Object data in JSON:

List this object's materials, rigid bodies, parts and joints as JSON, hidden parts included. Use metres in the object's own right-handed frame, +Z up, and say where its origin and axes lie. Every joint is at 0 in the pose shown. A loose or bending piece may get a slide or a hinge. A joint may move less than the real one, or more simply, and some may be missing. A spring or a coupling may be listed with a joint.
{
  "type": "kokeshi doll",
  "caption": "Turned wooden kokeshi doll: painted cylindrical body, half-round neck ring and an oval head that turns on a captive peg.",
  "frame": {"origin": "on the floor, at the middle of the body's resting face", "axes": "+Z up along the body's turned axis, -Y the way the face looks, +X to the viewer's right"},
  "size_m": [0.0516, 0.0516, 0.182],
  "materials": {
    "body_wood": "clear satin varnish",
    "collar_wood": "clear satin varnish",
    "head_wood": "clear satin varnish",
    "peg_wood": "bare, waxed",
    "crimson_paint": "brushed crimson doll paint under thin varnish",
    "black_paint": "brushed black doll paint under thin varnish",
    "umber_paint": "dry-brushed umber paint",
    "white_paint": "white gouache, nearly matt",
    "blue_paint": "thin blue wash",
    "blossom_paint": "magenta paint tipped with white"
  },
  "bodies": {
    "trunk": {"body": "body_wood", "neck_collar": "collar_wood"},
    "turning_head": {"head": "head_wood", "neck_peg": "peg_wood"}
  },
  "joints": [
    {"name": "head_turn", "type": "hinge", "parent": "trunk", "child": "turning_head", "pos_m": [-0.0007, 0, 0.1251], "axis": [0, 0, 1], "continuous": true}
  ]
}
...
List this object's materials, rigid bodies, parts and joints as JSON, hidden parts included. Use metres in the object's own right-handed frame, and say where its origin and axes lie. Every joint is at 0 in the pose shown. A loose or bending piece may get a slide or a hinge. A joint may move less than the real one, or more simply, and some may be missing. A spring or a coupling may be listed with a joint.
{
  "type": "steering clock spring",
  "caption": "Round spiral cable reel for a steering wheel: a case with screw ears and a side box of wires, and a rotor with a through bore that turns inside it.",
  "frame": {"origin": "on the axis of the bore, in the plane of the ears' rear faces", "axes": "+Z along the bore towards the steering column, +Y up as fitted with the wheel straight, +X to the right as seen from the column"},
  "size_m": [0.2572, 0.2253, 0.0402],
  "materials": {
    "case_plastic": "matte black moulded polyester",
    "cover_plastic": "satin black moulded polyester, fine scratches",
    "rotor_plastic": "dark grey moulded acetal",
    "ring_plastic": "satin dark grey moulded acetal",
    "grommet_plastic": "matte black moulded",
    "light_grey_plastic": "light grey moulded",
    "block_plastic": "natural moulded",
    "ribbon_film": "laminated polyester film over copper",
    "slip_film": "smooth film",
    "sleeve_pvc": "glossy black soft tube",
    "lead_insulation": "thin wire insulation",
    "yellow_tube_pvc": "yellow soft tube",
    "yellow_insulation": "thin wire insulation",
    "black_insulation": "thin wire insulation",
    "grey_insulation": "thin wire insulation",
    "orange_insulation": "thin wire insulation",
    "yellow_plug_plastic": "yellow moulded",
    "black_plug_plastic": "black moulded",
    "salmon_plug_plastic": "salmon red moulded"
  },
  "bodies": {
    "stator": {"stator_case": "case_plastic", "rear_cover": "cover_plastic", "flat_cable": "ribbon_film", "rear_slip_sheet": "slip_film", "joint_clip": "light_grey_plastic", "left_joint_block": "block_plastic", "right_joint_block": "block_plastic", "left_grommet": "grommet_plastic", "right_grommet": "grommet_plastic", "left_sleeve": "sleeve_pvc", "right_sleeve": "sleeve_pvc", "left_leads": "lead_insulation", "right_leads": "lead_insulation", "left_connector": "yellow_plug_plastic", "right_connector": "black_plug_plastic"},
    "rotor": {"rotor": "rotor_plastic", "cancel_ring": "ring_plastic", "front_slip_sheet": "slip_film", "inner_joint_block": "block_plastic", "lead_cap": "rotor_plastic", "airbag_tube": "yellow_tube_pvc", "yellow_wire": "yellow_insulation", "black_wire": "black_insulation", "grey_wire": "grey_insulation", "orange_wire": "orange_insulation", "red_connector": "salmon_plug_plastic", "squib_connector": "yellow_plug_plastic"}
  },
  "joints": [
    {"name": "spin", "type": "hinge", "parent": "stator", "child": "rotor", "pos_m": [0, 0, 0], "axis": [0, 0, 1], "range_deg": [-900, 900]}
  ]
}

> THE PROBLEM
Copy every line of the listing where the word "parts" appears.

> ANSWER TO THE PROBLEM
List this object's materials, rigid bodies, parts and joints as JSON, hidden parts included. Use metres in the object's own right-handed frame, +Z up, and say where its origin and axes lie. Every joint is at 0 in the pose shown. A loose or bending piece may get a slide or a hinge. A joint may move less than the real one, or more simply, and some may be missing. A spring or a coupling may be listed with a joint.
List this object's materials, rigid bodies, parts and joints as JSON, hidden parts included. Use metres in the object's own right-handed frame, and say where its origin and axes lie. Every joint is at 0 in the pose shown. A loose or bending piece may get a slide or a hinge. A joint may move less than the real one, or more simply, and some may be missing. A spring or a coupling may be listed with a joint.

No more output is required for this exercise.